__What the exercise asks__: Transcribe word for word only the span whose first line is the one with "What OpenSCAD source" and whose last line is the one with "on the table."; both of those lines belong to it.

__Records supplied__:
++++++++++++++++++++

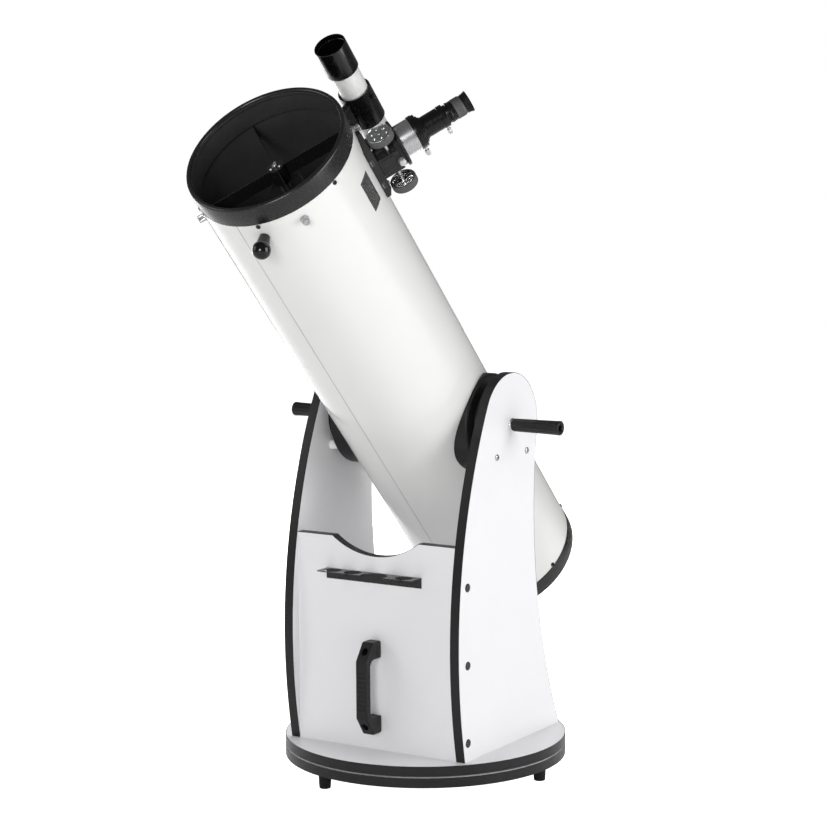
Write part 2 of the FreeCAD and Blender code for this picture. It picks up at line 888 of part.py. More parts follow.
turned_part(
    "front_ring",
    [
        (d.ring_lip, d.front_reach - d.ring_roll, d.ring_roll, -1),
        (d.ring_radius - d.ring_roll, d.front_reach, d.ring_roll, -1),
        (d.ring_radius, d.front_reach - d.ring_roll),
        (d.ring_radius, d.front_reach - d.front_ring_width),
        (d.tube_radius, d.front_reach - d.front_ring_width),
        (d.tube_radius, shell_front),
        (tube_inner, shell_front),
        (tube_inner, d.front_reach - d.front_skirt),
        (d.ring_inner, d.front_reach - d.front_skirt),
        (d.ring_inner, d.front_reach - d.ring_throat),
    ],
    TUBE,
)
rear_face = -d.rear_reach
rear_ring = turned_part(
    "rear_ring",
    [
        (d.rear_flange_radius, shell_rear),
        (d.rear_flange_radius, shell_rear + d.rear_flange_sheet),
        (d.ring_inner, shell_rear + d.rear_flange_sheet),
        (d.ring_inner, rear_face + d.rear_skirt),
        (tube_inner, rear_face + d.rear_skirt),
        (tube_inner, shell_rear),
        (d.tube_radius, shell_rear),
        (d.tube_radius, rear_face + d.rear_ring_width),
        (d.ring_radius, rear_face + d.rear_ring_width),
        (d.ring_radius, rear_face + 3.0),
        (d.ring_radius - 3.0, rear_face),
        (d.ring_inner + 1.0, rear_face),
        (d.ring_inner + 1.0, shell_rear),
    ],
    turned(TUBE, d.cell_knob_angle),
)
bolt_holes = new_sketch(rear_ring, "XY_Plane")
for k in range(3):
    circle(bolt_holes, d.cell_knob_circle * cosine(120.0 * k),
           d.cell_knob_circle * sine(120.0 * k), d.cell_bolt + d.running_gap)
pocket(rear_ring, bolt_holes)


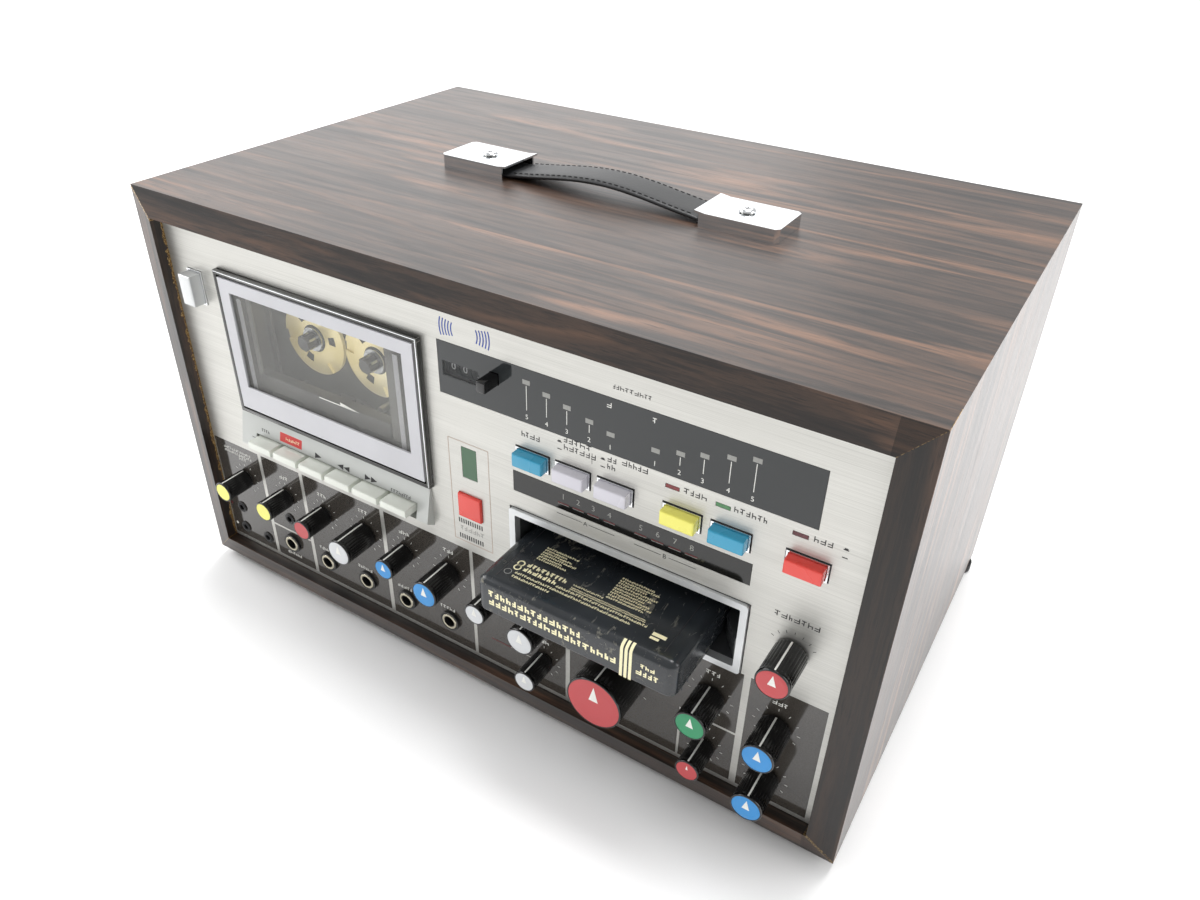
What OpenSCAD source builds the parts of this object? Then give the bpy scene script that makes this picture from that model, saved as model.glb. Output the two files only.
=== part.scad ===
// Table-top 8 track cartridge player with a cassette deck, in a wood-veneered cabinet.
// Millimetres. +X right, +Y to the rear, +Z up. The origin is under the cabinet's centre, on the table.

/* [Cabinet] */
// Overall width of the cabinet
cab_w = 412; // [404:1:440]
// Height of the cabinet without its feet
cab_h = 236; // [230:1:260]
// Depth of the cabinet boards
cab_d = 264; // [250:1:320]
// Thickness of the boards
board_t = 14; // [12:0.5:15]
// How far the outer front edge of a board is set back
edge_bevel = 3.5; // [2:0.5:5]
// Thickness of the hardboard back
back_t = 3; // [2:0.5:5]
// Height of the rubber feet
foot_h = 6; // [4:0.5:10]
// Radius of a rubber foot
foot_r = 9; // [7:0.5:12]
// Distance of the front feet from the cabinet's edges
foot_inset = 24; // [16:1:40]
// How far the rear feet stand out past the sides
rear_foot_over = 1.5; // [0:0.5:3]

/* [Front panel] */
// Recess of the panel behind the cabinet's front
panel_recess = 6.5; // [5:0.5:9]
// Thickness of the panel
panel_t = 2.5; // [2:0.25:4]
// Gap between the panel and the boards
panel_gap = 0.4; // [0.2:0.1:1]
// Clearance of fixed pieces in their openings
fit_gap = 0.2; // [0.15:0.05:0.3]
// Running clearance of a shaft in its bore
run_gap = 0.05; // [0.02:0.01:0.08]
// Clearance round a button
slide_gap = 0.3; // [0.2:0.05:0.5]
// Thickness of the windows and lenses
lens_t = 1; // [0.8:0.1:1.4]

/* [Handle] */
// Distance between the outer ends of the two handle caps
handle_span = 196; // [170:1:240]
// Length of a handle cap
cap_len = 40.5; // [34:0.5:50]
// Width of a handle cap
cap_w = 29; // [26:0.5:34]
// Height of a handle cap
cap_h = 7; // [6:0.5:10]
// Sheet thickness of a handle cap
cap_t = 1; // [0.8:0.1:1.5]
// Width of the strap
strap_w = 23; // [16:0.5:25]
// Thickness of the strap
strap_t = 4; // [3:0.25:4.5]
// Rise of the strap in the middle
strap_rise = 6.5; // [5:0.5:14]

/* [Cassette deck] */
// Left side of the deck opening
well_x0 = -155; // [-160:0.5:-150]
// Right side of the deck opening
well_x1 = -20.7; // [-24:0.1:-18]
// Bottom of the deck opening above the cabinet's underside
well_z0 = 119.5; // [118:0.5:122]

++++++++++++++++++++

__Worked answer__:
What OpenSCAD source builds the parts of this object? Then give the bpy scene script that makes this picture from that model, saved as model.glb. Output the two files only.
=== part.scad ===
// Table-top 8 track cartridge player with a cassette deck, in a wood-veneered cabinet.
// Millimetres. +X right, +Y to the rear, +Z up. The origin is under the cabinet's centre, on the table.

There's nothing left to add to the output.